EXERCISE DESCRIPTION: Take every line from the listing below that includes "part" and copy it.

PROVIDED MATERIAL:
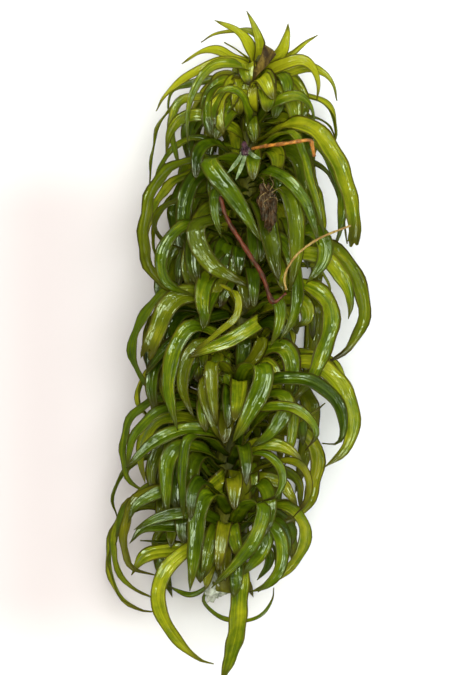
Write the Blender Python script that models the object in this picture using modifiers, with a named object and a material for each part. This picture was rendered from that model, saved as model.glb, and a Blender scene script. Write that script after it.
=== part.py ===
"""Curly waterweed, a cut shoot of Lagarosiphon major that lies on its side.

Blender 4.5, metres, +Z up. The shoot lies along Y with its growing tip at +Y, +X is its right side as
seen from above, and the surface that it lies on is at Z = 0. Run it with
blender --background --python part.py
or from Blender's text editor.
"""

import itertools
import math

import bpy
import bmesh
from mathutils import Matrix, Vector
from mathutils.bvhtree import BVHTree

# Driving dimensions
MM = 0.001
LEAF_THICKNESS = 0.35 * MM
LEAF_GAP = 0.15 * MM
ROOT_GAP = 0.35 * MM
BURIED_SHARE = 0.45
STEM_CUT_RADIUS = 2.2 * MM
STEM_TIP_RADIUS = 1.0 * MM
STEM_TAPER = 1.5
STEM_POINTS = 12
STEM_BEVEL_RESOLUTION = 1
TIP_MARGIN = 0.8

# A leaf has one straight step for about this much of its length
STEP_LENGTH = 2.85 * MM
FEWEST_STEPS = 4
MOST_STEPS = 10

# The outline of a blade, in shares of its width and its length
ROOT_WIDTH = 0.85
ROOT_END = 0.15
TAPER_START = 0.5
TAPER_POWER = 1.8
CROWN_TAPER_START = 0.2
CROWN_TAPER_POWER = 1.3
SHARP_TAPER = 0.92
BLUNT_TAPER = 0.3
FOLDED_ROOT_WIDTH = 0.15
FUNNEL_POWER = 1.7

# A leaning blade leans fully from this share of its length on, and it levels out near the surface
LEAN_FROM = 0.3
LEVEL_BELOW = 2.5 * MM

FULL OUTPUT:
Write the Blender Python script that models the object in this picture using modifiers, with a named object and a material for each part. This picture was rendered from that model, saved as model.glb, and a Blender scene script. Write that script after it.
=== part.py ===
blender --background --python part.py